- Area: Central America
- Members: 5,741 (2025)
- Districts: 2
- Branches: 12
- FamilySearch Centers: 4

= The Church of Jesus Christ of Latter-day Saints in Belize =

The Church of Jesus Christ of Latter-day Saints in Belize refers to the Church of Jesus Christ of Latter-day Saints (LDS Church) and its members in Belize. The first branch was organized in Belize City in 1980. In 2025, there were 5,741 members in 12 congregations.

== History ==

President Samuel Flores, the president of the Honduras Tegucigalpa Mission and with another missionary, visited Belize on May 5, 1980 to begin formal missionary work. They were followed by 10 additional missionaries the next day. The first meeting was held on May 11. On June 1, Ernesto Alay was baptized, becoming the first convert in Belize. The Belize District was organized on April 17, 1983. Seminary and institute began in the early 1980s. Hilberto Cassanova became the first full-time missionary from Belize, serving from 1987 to 1989. In 1987, Meetinghouses were dedicated in Orange Walk and San Ignacio. On June 18, 1991 the Cayo Belize District was organized.

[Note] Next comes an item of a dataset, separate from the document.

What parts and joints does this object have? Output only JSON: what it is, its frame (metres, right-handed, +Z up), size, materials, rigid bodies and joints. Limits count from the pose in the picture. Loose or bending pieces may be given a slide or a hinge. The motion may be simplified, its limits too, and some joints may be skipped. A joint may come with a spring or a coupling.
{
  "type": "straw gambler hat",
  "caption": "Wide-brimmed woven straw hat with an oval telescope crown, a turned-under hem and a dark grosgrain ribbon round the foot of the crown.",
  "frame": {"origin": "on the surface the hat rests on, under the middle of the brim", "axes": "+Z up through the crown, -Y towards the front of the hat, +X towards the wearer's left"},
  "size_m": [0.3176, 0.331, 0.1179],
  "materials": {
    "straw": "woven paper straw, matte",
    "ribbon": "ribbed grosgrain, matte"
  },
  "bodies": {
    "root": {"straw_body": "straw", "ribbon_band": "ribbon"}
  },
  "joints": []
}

Then Elder Russell M. Nelson dedicated Belize for missionary work on December 7, 1992 at Burrell Boom with 36 members present. President Gordon B. Hinckley visited and spoke to a congregation of 1,200 at St. John´s College Gymnasium on November 13, 1997.

Silbert and Jennifer Gordon were the first Senior Couple to serve a full-time mission when they left on their mission on May 15, 2017. In March 2018, Elder Quentin L. Cook visited Belize.

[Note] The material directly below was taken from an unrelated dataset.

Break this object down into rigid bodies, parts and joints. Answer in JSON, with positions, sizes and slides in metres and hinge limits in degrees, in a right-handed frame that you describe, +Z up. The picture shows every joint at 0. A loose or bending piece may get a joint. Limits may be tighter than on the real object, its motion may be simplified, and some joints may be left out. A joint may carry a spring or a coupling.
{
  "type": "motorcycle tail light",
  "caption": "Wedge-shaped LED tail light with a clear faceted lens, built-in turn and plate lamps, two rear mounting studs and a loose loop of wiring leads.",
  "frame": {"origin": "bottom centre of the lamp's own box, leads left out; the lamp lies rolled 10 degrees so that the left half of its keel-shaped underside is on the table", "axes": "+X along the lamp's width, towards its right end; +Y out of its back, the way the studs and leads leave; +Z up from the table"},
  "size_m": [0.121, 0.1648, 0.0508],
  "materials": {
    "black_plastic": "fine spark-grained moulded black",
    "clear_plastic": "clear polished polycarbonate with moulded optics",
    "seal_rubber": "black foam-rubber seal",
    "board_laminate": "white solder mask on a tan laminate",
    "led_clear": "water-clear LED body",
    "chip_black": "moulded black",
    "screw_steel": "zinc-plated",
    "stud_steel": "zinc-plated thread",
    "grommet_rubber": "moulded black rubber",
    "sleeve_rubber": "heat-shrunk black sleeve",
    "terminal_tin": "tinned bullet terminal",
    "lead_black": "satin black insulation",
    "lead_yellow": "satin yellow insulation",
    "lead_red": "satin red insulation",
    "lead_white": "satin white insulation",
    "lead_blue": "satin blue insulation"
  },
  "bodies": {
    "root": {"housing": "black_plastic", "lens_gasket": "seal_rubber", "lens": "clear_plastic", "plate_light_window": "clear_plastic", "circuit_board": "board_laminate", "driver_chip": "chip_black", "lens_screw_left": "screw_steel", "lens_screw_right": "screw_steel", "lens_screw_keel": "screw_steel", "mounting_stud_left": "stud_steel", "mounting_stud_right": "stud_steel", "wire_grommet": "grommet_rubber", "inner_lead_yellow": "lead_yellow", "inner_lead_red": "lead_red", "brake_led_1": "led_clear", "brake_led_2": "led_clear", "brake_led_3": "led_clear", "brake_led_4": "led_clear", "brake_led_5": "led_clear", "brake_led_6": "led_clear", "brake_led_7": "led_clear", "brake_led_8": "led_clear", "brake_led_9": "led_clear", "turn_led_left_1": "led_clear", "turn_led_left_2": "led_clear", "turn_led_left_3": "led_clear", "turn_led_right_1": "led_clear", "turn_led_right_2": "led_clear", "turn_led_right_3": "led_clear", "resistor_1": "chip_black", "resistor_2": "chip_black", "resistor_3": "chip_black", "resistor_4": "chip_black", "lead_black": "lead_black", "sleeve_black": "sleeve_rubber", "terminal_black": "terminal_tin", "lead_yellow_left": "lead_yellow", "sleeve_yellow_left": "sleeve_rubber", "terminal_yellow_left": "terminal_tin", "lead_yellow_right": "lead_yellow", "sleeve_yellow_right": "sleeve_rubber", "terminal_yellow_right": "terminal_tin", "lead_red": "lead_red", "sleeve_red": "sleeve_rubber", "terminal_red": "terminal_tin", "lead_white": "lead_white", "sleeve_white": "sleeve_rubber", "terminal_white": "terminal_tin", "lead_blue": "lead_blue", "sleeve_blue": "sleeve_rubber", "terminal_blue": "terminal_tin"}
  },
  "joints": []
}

===Humanitarian Efforts===
In 2002, the Church donated wheelchairs to Belize. Latter-day Saint Charities, the humanitarian arm of the church, has provided Hospitals and clinics, and disaster relief among other supplies and services. In 2021, Latter-day Saint Charities provided a $20 million donation to UNICEF to provide vaccines to Belize and other countries.

== Districts and Congregations ==

As of October 2025, Belize had the following districts and congregations:

Belize City District
- Belize City Branch
- Cinderella Branch (Spanish)
- Corozal Branch
- Orange Walk Branch
- San Pedro Branch

Cayo Belize District
- Belmopan Branch
- Bullet Tree Falls Branch
- Dangriga Branch
- Maya Mopan Branch
- San Ignacio Branch
- Santa Elena Branch
- Succotz Branch

Congregations in a district are called branches, regardless of size.

==Missions==
Belize was part of the Honduras Tegucigalpa Mission when formal missionary work began. On 1 July 1990, the newly created Honduras San Pedro Sula Mission administered Belize. In 1993, Belize was briefly assigned to the Guatemala Guatemala City North Mission before being returned to the Honduras San Pedro Sula Mission. In 2008, Belize was assigned to the El Salvador San Salvador West Mission/Belize Mission and by 2025, was part of the Guatemala Cobán/Belize Mission.

==Temples==
There are no temples in Belize. Belize is currently located within the Cobán Guatemala Temple District.